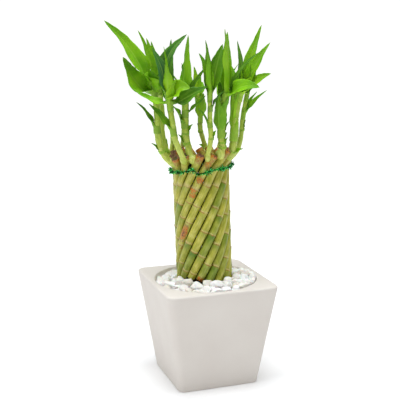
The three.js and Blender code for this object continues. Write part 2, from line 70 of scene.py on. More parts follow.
PLANT_YAW = -19.5
CANES = 16
RING_RADIUS = 26.3  # from the bundle's middle to each cane's middle
CANE_RADIUS = 4.52
SKIN_SINK = 0.1  # how far a cane lies inside that radius between its nodes
CANE_FOOT = 76
TWIST = 1.1  # degrees round the bundle for each millimetre up
FIRST_ANGLE = -84
CANE_FRONT = -90  # the side that faces the camera
LOWEST_NODE = 120
LEAN_START = 115
LEAN_X = -1.5
LEAN_PER_MM = -0.034

TIE_HEIGHT = 234  # where the canes begin to part
WIRE_HEIGHT = 235
TIE_RADIUS = 32.2
TIE_SLOPE = 0.1
WIRE_RADIUS = 0.3
WIRE_OFFSET = 0.4  # of each wire from the middle of the twisted pair
WIRE_TURNS = 22

CAMERA_PLACE = Vector((-6.3, -898.7, 375.7))
CAMERA_PITCH = 11.13  # degrees below the horizon
CAMERA_LENS = 75.76  # on a 36 mm wide picture
AMBIENT = 0.28  # how strongly the white room lights the scene
BACKDROP = 1.1  # how bright the room itself looks
LIGHT_COLOUR = (0.95, 0.975, 1.0)
LIGHT_AIM = Vector((0, 0, 0.2))
LIGHTS = [  # name, place, size and power
    ("Key", (-1.3, -0.5, 1.1), 0.8, 4.6),
    ("Fill", (0.7, -1.3, 0.9), 0.8, 0.2),
    ("Top", (0.0, -0.08, 1.65), 1.1, 31),
]
FLOOR_HALF = 60.0  # metres

UP = Vector((0, 0, 1))
TO_METRES = Matrix.Scale(0.001, 4)
TO_ROW = Matrix.Rotation(radians(PLANT_YAW), 4, "Z") @ TO_METRES

# how finely each piece is made
POT_SIDES = 160
POT_ROWS = 14
EDGE_ROWS = 6
WELL_ROWS = 10
SOIL_SIDES = 72
SOIL_RINGS = 20
CHIP_SIDES = 18
CHIP_RINGS = 12
CANE_SIDES = 20
CANE_ROWS = 62
WIRE_SIDES = 6
TIE_ROWS = 200
STEM_SIDES = 14
STEM_ROWS = 60
LEAF_COLUMNS = 10
LEAF_ROWS = 26

# -------- small tools


class Draw:
    """Repeatable draws between low and high."""

    def __init__(self, seed):
        self.state = seed

    def __call__(self, low, high):
        self.state = self.state * 16807 % 2147483647
        return low + (high - low) * self.state / 2147483647

    def box(self):
        """A point in a cube that reaches from -1 to 1."""
        return Vector((self(-1, 1), self(-1, 1), self(-1, 1)))


def clamp(value, low=0.0, high=1.0):
    return max(low, min(high, value))


def lerp(a, b, share):
    return a + (b - a) * share


def smooth(low, high, value):
    t = clamp((value - low) / (high - low))
    return t * t * (3 - 2 * t)


def steps(points, value):
    """The height at value of a soft curve through points (value, height)."""
    for (v0, h0), (v1, h1) in zip(points, points[1:]):
        if value <= v1:
            return lerp(h0, h1, smooth(v0, v1, value))
    return points[-1][1]


def turns(count, start=0.0):
    """Equal turns, all the way round."""
    return [2 * pi * (i + start) / count for i in range(count)]


def polar(radius, turn, height=0.0):
    """The point at a distance from the middle, a turn round it and a height."""
    return Vector((radius * cos(turn), radius * sin(turn), height))


def spline(points, t):
    """The point at share t of a centripetal Catmull-Rom curve through points, as in the solids' stems."""
    last = len(points) - 1
    i = min(int(t * last), last - 1)
    w = t * last - i
    p1, p2 = points[i], points[i + 1]
    p0 = points[i - 1] if i else 2 * p1 - p2
    p3 = points[i + 2] if i + 2 <= last else 2 * p2 - p1
    d0, d1, d2 = (sqrt((b - a).length) or 1e-3 for a, b in ((p0, p1), (p1, p2), (p2, p3)))
    m1 = ((p1 - p0) / d0 - (p2 - p0) / (d0 + d1) + (p2 - p1) / d1) * d1
    m2 = ((p2 - p1) / d1 - (p3 - p1) / (d1 + d2) + (p3 - p2) / d2) * d1
    return p1 + m1 * w + (3 * (p2 - p1) - 2 * m1 - m2) * w**2 + (2 * (p1 - p2) + m1 + m2) * w**3


class Skin:
    """A mesh in the making. Each point carries two triples of numbers that the materials read."""

    def __init__(self):
        self.points = []
        self.grain = []
        self.tone = []
        self.faces = []
        self.kinds = []

    def row(self, places, grain=None, tone=None):
        first = len(self.points)
        self.points.extend(places)
        self.grain.extend(grain or places)
        self.tone.extend(tone or [(0, 0, 0)] * len(places))
        return list(range(first, len(self.points)))

    def band(self, low, high, kind=0, closed=True):
        count = len(low)
        for i in range(count if closed else count - 1):
            j = (i + 1) % count
            self.faces.append((low[i], low[j], high[j], high[i]))
            self.kinds.append(kind)

    def cap(self, row, kind=0):
        self.faces.append(tuple(row))
        self.kinds.append(kind)

    def bands(self, rows, kind=0, closed=True):
        for low, high in zip(rows, rows[1:]):
            self.band(low, high, kind, closed)

    def tube(self, rows):
        """Bands from row to row, closed at both ends."""
        self.bands(rows)
        self.cap(rows[0][::-1])
        self.cap(rows[-1])

    def make(self, name, materials, node, place=TO_ROW):
        mesh = bpy.data.meshes.new(name)
        mesh.from_pydata([place @ Vector(p) for p in self.points], [], self.faces)
        for label, values in (("grain", self.grain), ("tone", self.tone)):
            layer = mesh.attributes.new(label, "FLOAT_VECTOR", "POINT")
            layer.data.foreach_set("vector", [float(x) for v in values for x in v])
        for material in materials:
            mesh.materials.append(material)
        mesh.polygons.foreach_set("material_index", self.kinds)
        mesh.polygons.foreach_set("use_smooth", [True] * len(self.faces))
        mesh.update()
        piece = add_object(name, mesh)
        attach(piece, "root")
        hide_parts(node)


def spokes(along, count):
    """Equal turns about a direction, each with the way out there."""
    across = Vector((0, -1, 0)).cross(along).normalized()
    over = across.cross(along).normalized()
    return [(turn, across * cos(turn) + over * sin(turn)) for turn in turns(count)]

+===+

== Problem to solve ==
Could you give again exactly the lines from the line containing "hide_parts(node)" through the final line of the data above, and no others?

== Correct answer ==
        hide_parts(node)


def spokes(along, count):
    """Equal turns about a direction, each with the way out there."""
    across = Vector((0, -1, 0)).cross(along).normalized()
    over = across.cross(along).normalized()
    return [(turn, across * cos(turn) + over * sin(turn)) for turn in turns(count)]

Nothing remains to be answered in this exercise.